March 12, 2014, Mt. Rainier, Gib Ledges & Chute

  On Tuesday, 3/11/14, Tom Meiner and I left Seattle bound for Camp Muir and, with conditions permitting, a climb of Gibraltar Ledges and a ski descent via Gib Chute the following day. With the numerous storm cycles over the previous month we were unsure exactly what conditions we would find. With the recent wetter storm system having finished a few days previously we hoped to find more stable conditions and good coverage on the upper mountain. At around 11:00 am we stopped at Longmire to pick up our yearly climbing permits. There were a number of other cars in the day parking lot, but only a few in the overnight lot, with one guiding companies van. We departed Paradise around 11:45.
 The skin up was great with a slight breeze and only a few clouds in the sky. Snow conditions were a few inches of sun warmed snow and made for great touring. From the parking lot the Gib Ledges route looked to be well filled in.


On our way to Camp Muir The Gib Ledges route (roughly) is drawn in blue and the Gib Chute ski descent in green. Mt. Rainier is displaying its power as a chunk of the Nisqually breaks off and causes a slide.

 When at Camp Muir Tom and I talked with a guy from Montana named JD. He had just applied with RMI to work this summer and had came up to check out the conditions of the Gib Ledges route and possibly then return to climb them this coming weekend. JD had climbed Rainier before, but like myself was also looking to make his first winter ski descent. After some talking we all agreed he could climb with us the following day. First hand beta for his climb the coming weekend would be best!
 There were two other people in the public shelter at Muir that night, as well as a group staying in the guide hut. The guided group was not going up Wednesday and the other 2 gentlemen planned on climbing the Ingraham Direct route.


That night at Muir we were treated to a great sunset!

 We awoke a bit after 3:00 am, Wednesday morning, and after making breakfast and melting more water we left the shelter around 4:20. The initial climb up the Cowlitz was through mainly boot top snow down low and changed to wind buffed with a 1” crust in places closer the start of the route. We began the route directly below Gib Rock. The initial section was easy and about the width of a side walk.  The snow was firm in most places and made for good cramponing. The second ledge was steeper and we traversed front-pointing across some of this section. We then moved around a rock corner that led to the final ledge and eventually the exit chute. This last ledge had some sections of granular snow, but travel was still not bad. We stayed directly below, and next to, Gib rock the entire way. We all found the Ledges to be a really enjoyable climb. They provided some great exposure, while every move was still right there.  Plus they are certainly a great place to watch the sun rise!



JD coming across the first section of the final ledge as the sun rises.
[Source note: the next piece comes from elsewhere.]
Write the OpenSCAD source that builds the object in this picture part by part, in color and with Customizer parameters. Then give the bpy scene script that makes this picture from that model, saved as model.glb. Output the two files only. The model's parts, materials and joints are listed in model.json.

 The exit chute was firm and the descent down Gib Chute looked to be in excellent shape. After the chute the rest of the way to the top of Gibraltar Rock at 12,700ft was about 6” of boot top snow. For reference we climbed on the climber’s right side of the chute most of the way.
 At the saddle winds were blowing around 25 mph and we dug a small hole to take a break in at around 7:45am. Looking up at where our route was meeting with the Ingraham Glacier there were a few crevasses that would be easy to navigate around. After initially traversing climbers left between 2 crevasses we then continued more or less directly towards the crater rim. We entered the crater at 11:00 am after crossing a small section of wind blown snow with rock and then following a small patch of snow to the rim. It was a crystal clear sunny day with relatively calm conditions and such a treat for a winter summit of Mt. Rainier! Wind in the crater was around 20 mph, but Columbia Crest was blowing harder, I would say around 30 mph.



JD on the summit

 It was a very unique day on Rainier in that we did not have to share it with one other person or group! We did not encounter the team climbing the ID until about 13,000ft on our decent at around 12:15 pm.
 We stopped back at the hole we had dug that morning at about 12:20 pm and took a break while discussing the descent of Gib Chute (and the part we all had looked most forward to) that was to come. The previous day we had decided the latest we would want to be skiing the chute was 1:00 pm. One reason we had decided this was because of what we had witnessed the previous day, with a chuck of the Nisqually breaking off, and the reality of the large ice cliff also overhanging Gib Chute.  None of us wanted to be caught in that! Also, we could see lots of evidence lower down near the Nisqually Chute of soft sun caused point release avalanches that must have released later the previous afternoon.  Thankfully, we were right on time for this 1:00 pm deadline (our back up would have been to ski the ID, which is actually much more “direct” this year, as we were told by the other 2 climbers).
 Tom skied it first and communicated via radio that everything was good to go. It was sun warmed pow and rippable. He cautioned that he did have some sun sluff to deal with, that there was a very small bergschrund at the bottom and that we should ski it fast as conditions were warming rapidly. I then skied it next and wished that my legs were not tired from the climb and that I could have shredded it even harder!


Tom and JD after skiing Gib Chute.


 We then went back to Muir, packed up from the night before and had an enjoyable ski back down to Paradise. It was one of the of the best days I have had in the mountains. Excellent climbing conditions, great team work and solidarity, good skiing and by far the best part was that it was only the 3 of us on such an amazing mountain enjoying the day.